Data excerpt:
____

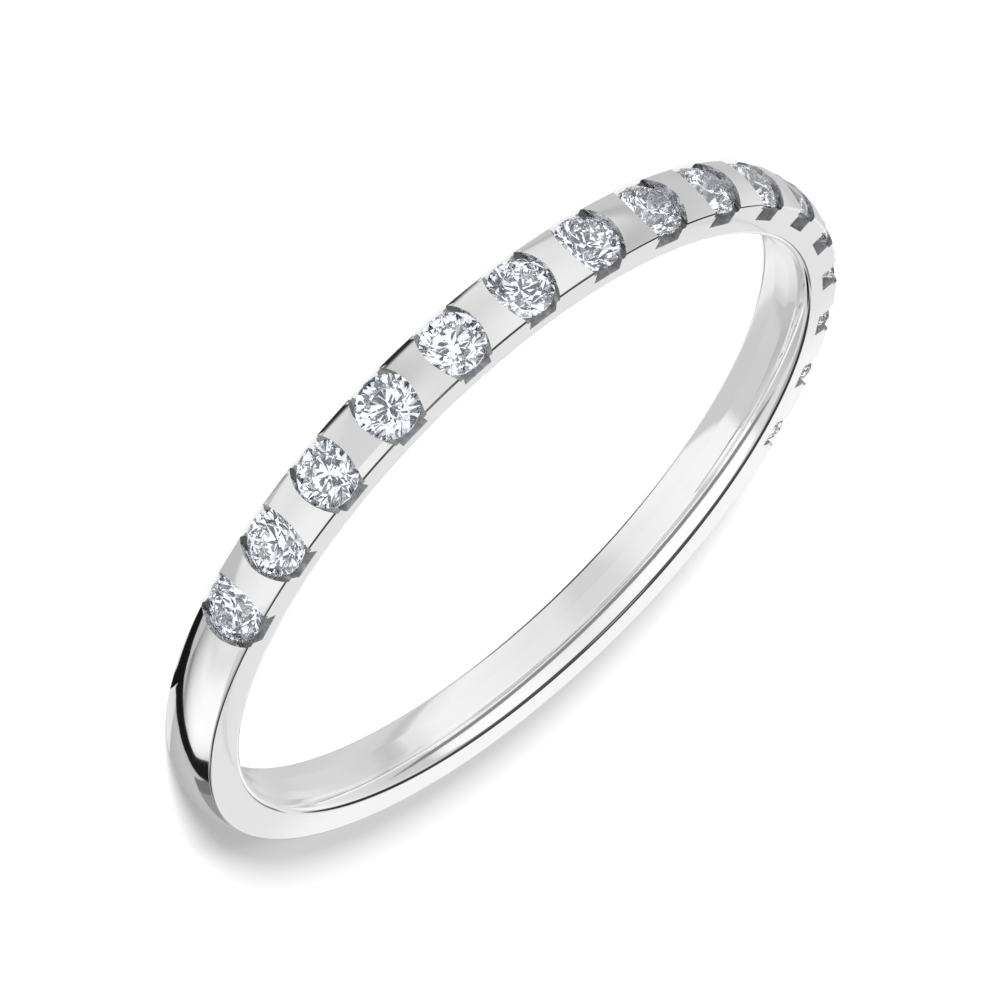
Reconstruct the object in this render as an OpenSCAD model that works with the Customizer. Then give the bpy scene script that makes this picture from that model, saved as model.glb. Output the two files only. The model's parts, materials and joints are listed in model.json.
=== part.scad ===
// Half eternity ring: a court band, bar set with a row of round brilliants over half its circle.
// Millimetres. The ring lies on one flank, as it rests by itself: its axis is Z, the lower flank
// is on z = 0, and the middle of the row of stones faces +Y.

/* [Band] */
// Width of the band, from flank to flank
band_w = 1.55; // [1.55:0.01:1.7]
// Inside diameter, across the crest of the comfort curve
bore_d = 17.3; // [16:0.1:19]
// Width of the straight crest inside the band
bore_land = 0.4; // [0.2:0.05:0.6]
// Rise of the comfort curve, from the inner edge of a flank to the crest inside the band
comfort_rise = 0.16; // [0.12:0.01:0.2]
// Height of a flat flank, from its inner edge to its outer edge
flank_h = 0.89; // [0.8:0.01:1]
// Rise of the dome outside the band, from the outer edge of a flank to the crest
dome_rise = 0.23; // [0.18:0.01:0.28]
// Radius of the rounded inner edges of the flanks
inner_round = 0.12; // [0.08:0.01:0.15]
// Depth of the bevel on the outer edges of the flanks
outer_bevel = 0.03; // [0.02:0.005:0.05]

/* [Stones] */
// Number of stones
stone_n = 16; // [12:1:16]
// Angle between neighbouring stones, in degrees
stone_pitch = 12.04; // [11.8:0.02:12.6]
// Diameter of a stone at its girdle
stone_d = 1.54; // [1.5:0.01:1.54]
// Depth of the middle of each girdle below the outer edges of the flanks
girdle_depth = 0.1; // [0.06:0.01:0.14]
// Table width, as a share of the stone's diameter
table_share = 0.56; // [0.53:0.01:0.6]
// Crown height, as a share of the stone's diameter
crown_share = 0.16; // [0.14:0.01:0.18]
// Pavilion depth, as a share of the stone's diameter
pavilion_share = 0.43; // [0.4:0.01:0.44]
// Girdle thickness, as a share of the stone's diameter
girdle_share = 0.03; // [0.02:0.01:0.04]

/* [Setting] */
// Gap between two bars at the middle of the band, where they hold the girdle
opening_w = 1.44; // [1.3:0.01:1.48]
// Gap between two bars at the flanks
opening_flank_w = 0.98; // [0.9:0.01:1]
// Width of the slot that runs through both flanks under each stone
slot_w = 0.78; // [0.7:0.01:0.84]
// Height of a slot, from its floor to the outer edge of a flank
slot_h = 0.47; // [0.4:0.01:0.5]
// Gap between a stone and the metal round it
stone_gap = 0.02; // [0.015:0.005:0.03]

/* [Hidden] */

$fn = 96;
mid_z = band_w / 2;
bore_r = bore_d / 2;
flank_in_r = bore_r + comfort_rise;
flank_out_r = flank_in_r + flank_h;
crest_r = flank_out_r + dome_rise;
girdle_seat_r = flank_out_r - girdle_depth;
slot_floor_r = flank_out_r - slot_h;

// The dome is an arc through both outer edges and its crest
dome_arc_r = (mid_z * mid_z + dome_rise * dome_rise) / (2 * dome_rise);
dome_centre = [crest_r - dome_arc_r, mid_z];

// The comfort curve is an arc through both inner edges and both ends of its straight crest
comfort_centre = [
    (flank_in_r + bore_r + (band_w * band_w - bore_land * bore_land) / (4 * comfort_rise)) / 2,
    mid_z
];
comfort_arc_r = norm(comfort_centre - [flank_in_r, 0]);

// Parts of a stone
stone_r = stone_d / 2;
girdle_t = stone_d * girdle_share;
table_r = stone_r * table_share;
crown_h = stone_d * crown_share;
pavilion_h = stone_d * pavilion_share;
facet_n = 8;
facet_angle = 360 / facet_n;
// Reach of the star facets, as a share of the way from the table to the girdle
star_share = 0.5;
star_r = table_r + (stone_r - table_r) * star_share;
// Radius at which the lower halves end, as a share of the stone's
lower_share = 0.22;
lower_r = stone_r * lower_share;

// Walls of the bars, each an arc that runs from flank to flank
opening_half = opening_w / 2;
bow = (opening_w - opening_flank_w) / 2;
bar_arc_r = (mid_z * mid_z + bow * bow) / (2 * bow);
// How far each cut runs on past the dome
over_metal = 0.6;

function stone_name(i) = str("stone_", i < 10 ? "0" : "", i);
function stone_angle(i) = 90 + (i - (stone_n + 1) / 2) * stone_pitch;
function unit(v) = v / norm(v);
function ring_points(r, z, n, start) = [
    for (k = [0:n - 1]) [r * cos(start + k * 360 / n), r * sin(start + k * 360 / n), z]
];
function wrap(k) = k % facet_n;

// Centre of the small circle that rounds the inner edge of the upper flank
inner_edge = [
    comfort_centre[0] - sqrt(pow(comfort_arc_r - inner_round, 2) - pow(mid_z - inner_round, 2)),
    band_w - inner_round
];

// What that round takes off: a wedge from the centre of the circle, less the circle
module inner_wedge() {
    reach = 4 * inner_round;
    to_flank = [0, reach];
    to_curve = reach * unit(inner_edge - comfort_centre);
    translate(inner_edge) difference() {
        polygon([[0, 0], to_flank, to_flank + to_curve, to_curve]);
        circle(r = inner_round);
    }
}

// What the bevel takes off the outer edge of the upper flank
module outer_wedge() {
    on_flank = [flank_out_r - outer_bevel, band_w];
    on_dome = dome_centre + [
        sqrt(pow(dome_arc_r, 2) - pow(mid_z - outer_bevel, 2)),
        mid_z - outer_bevel
    ];
    reach = 4 * outer_bevel;
    along = reach * unit(on_dome - on_flank);
    out = [-along[1], along[0]];
    polygon([on_flank - along, on_dome + along, on_dome + along + out, on_flank - along + out]);
}

// Section of the band at the right of the axis, with X as the radius and Y as the width
module band_section() {
    difference() {
        intersection() {
            translate([bore_r, 0]) square([crest_r - bore_r, band_w]);
            translate(dome_centre) circle(r = dome_arc_r);
            translate(comfort_centre) circle(r = comfort_arc_r);
        }
        for (flip = [0, 1]) translate([0, flip * band_w]) mirror([0, flip]) {
            inner_wedge();
            outer_wedge();
        }
    }
}

// Puts what it holds at a seat: the middle of the girdle at the origin, +Z out of the ring,
// X along the axis of the ring
module at_seat(i) {
    rotate([0, 0, stone_angle(i)]) translate([girdle_seat_r, 0, mid_z]) rotate([0, 90, 0]) children();
}

// Space between two bars, from the girdle outwards
module bar_gap() {
    low = -girdle_t / 2 - stone_gap;
    high = crest_r - girdle_seat_r + over_metal;
    intersection_for (side = [-1, 1])
        translate([0, side * (bar_arc_r - opening_half), low]) cylinder(r = bar_arc_r, h = high - low);
}

// Slot through both flanks
module flank_slot() {
    low = slot_floor_r - girdle_seat_r;
    high = crest_r - girdle_seat_r + over_metal;
    translate([-band_w, -slot_w / 2, low]) cube([2 * band_w, slot_w, high - low]);
}

// Turned seat: a groove for the girdle and a cone for the pavilion
module turned_seat() {
    groove_r = stone_r + stone_gap;
    groove_low = -girdle_t / 2 - stone_gap;
    groove_high = girdle_t / 2 + stone_r - opening_half + 2 * stone_gap;
    rotate_extrude() polygon([
        [0, -girdle_t / 2 - pavilion_h - 2 * stone_gap],
        [groove_r, groove_low],
        [groove_r, groove_high],
        [0, groove_high]
    ]);
}

module band() {
    color("gainsboro") difference() {
        rotate_extrude() band_section();
        for (i = [1:stone_n]) at_seat(i) {
            bar_gap();
            flank_slot();
            turned_seat();
        }
    }
}

// Round brilliant: table, 8 stars, 8 bezels, 16 upper halves, girdle, 16 lower halves, 8 pavilions
module brilliant() {
    table_z = girdle_t / 2 + crown_h;
    culet_z = -girdle_t / 2 - pavilion_h;
    half_cos = cos(facet_angle / 2);
    // Heights that keep the bezels and the pavilion facets flat
    star_z = table_z - crown_h * (star_r * half_cos - table_r) / (stone_r - table_r);
    lower_z = culet_z + pavilion_h * lower_r * half_cos / stone_r;
    points = concat(
        ring_points(table_r, table_z, facet_n, 0),
        ring_points(star_r, star_z, facet_n, facet_angle / 2),
        ring_points(stone_r, girdle_t / 2, 2 * facet_n, 0),
        ring_points(stone_r, -girdle_t / 2, 2 * facet_n, 0),
        ring_points(lower_r, lower_z, facet_n, facet_angle / 2),
        [[0, 0, culet_z]]
    );
    star = facet_n;
    top = 2 * facet_n;
    low = 4 * facet_n;
    half = 6 * facet_n;
    culet = 7 * facet_n;
    faces = concat(
        [[for (k = [facet_n - 1:-1:0]) k]],
        [for (k = [0:facet_n - 1]) [k, wrap(k + 1), star + k]],
        [for (k = [0:facet_n - 1]) [k, star + k, top + 2 * k, star + wrap(k + facet_n - 1)]],
        [for (k = [0:facet_n - 1]) [star + k, top + 2 * k + 1, top + 2 * k]],
        [for (k = [0:facet_n - 1]) [star + k, top + 2 * wrap(k + 1), top + 2 * k + 1]],
        [for (k = [0:2 * facet_n - 1]) let (next = (k + 1) % (2 * facet_n))
            [top + k, top + next, low + next, low + k]],
        [for (k = [0:facet_n - 1]) [half + k, low + 2 * k, low + 2 * k + 1]],
        [for (k = [0:facet_n - 1]) [half + k, low + 2 * k + 1, low + 2 * wrap(k + 1)]],
        [for (k = [0:facet_n - 1]) [culet, half + wrap(k + facet_n - 1), low + 2 * k, half + k]]
    );
    polyhedron(points, faces);
}

module stone(i) {
    color("aliceblue") at_seat(i) brilliant();
}

band();
for (i = [1:stone_n]) stone(i);
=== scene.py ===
"""Dresses a bar-set half eternity ring: the polished band, the round brilliants and the stage."""
import json
import math

import bmesh
import bpy
from bpy.props import FloatProperty, FloatVectorProperty, PointerProperty
from mathutils import Matrix, Vector


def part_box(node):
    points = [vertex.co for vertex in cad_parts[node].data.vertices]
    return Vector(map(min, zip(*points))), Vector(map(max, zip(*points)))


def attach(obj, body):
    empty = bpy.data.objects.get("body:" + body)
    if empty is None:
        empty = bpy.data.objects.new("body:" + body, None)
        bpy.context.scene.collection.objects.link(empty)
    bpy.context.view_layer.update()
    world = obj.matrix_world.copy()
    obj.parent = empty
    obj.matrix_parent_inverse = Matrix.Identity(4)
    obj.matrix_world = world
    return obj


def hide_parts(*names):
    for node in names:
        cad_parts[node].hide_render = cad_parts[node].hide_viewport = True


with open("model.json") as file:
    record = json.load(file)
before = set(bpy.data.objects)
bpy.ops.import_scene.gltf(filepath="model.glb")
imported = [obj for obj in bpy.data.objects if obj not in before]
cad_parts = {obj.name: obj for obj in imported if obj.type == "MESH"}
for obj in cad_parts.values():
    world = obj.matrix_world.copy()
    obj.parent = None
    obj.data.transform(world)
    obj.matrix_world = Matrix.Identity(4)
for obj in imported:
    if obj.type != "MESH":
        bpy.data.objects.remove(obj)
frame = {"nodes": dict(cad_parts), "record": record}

bl_info = {
    "name": "Half Eternity Ring",
    "version": (1, 0, 0),
    "blender": (4, 5, 0),
    "location": "View3D > Sidebar > Ring",
    "description": "Bar-set half eternity ring with round brilliants",
    "category": "Add Mesh",
}

# The band is modelled in millimetres and brought to metres at the end
MM = 0.001
# Steps of the long arcs of its section, of the short ones at its outer edges, of the spin across an opening
# and of a bowed wall, and sides of a turned seat
ARC_STEPS, EDGE_STEPS, CELL_STEPS, WALL_STEPS, SEAT_SIDES = 8, 4, 12, 32, 96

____

Your answer should be exactly the lines of the data above, from the first through the line containing "outer_bevel = 0.03; // [0.02:0.005:0.05]".

Finished task:
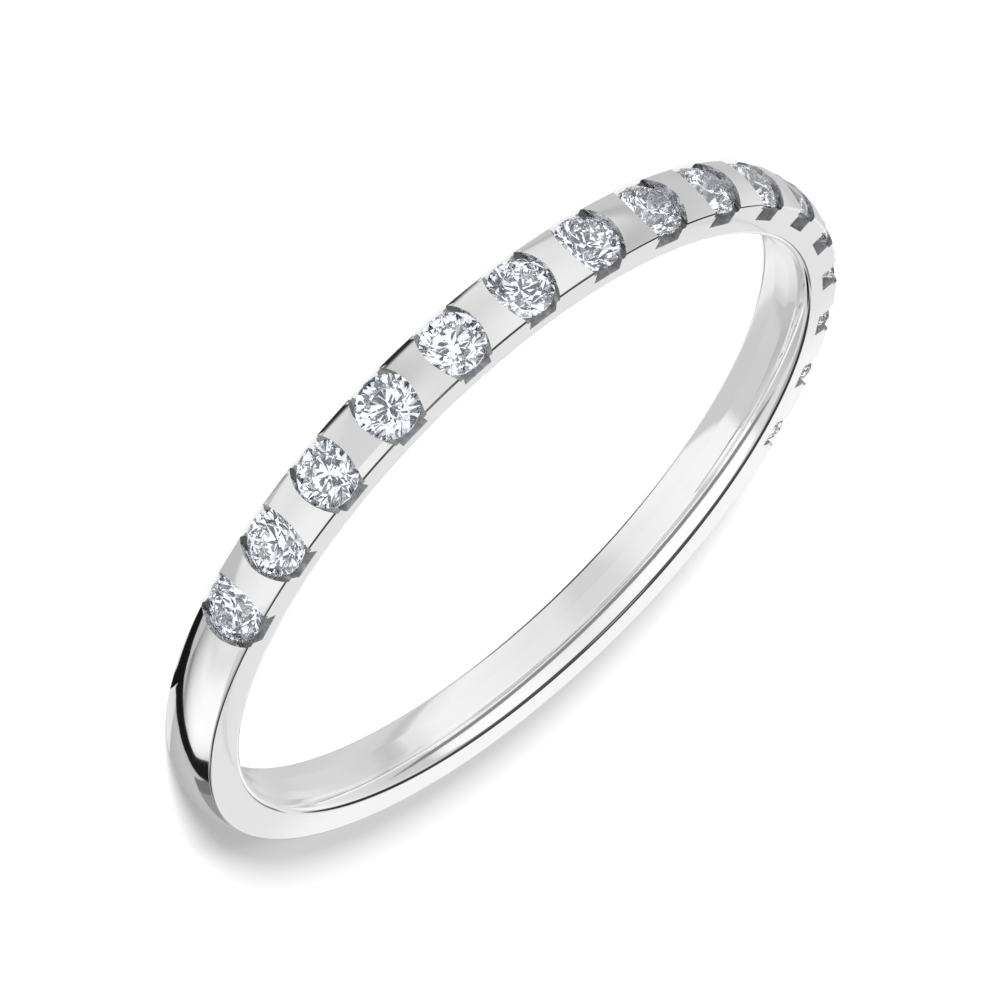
Reconstruct the object in this render as an OpenSCAD model that works with the Customizer. Then give the bpy scene script that makes this picture from that model, saved as model.glb. Output the two files only. The model's parts, materials and joints are listed in model.json.
=== part.scad ===
// Half eternity ring: a court band, bar set with a row of round brilliants over half its circle.
// Millimetres. The ring lies on one flank, as it rests by itself: its axis is Z, the lower flank
// is on z = 0, and the middle of the row of stones faces +Y.

/* [Band] */
// Width of the band, from flank to flank
band_w = 1.55; // [1.55:0.01:1.7]
// Inside diameter, across the crest of the comfort curve
bore_d = 17.3; // [16:0.1:19]
// Width of the straight crest inside the band
bore_land = 0.4; // [0.2:0.05:0.6]
// Rise of the comfort curve, from the inner edge of a flank to the crest inside the band
comfort_rise = 0.16; // [0.12:0.01:0.2]
// Height of a flat flank, from its inner edge to its outer edge
flank_h = 0.89; // [0.8:0.01:1]
// Rise of the dome outside the band, from the outer edge of a flank to the crest
dome_rise = 0.23; // [0.18:0.01:0.28]
// Radius of the rounded inner edges of the flanks
inner_round = 0.12; // [0.08:0.01:0.15]
// Depth of the bevel on the outer edges of the flanks
outer_bevel = 0.03; // [0.02:0.005:0.05]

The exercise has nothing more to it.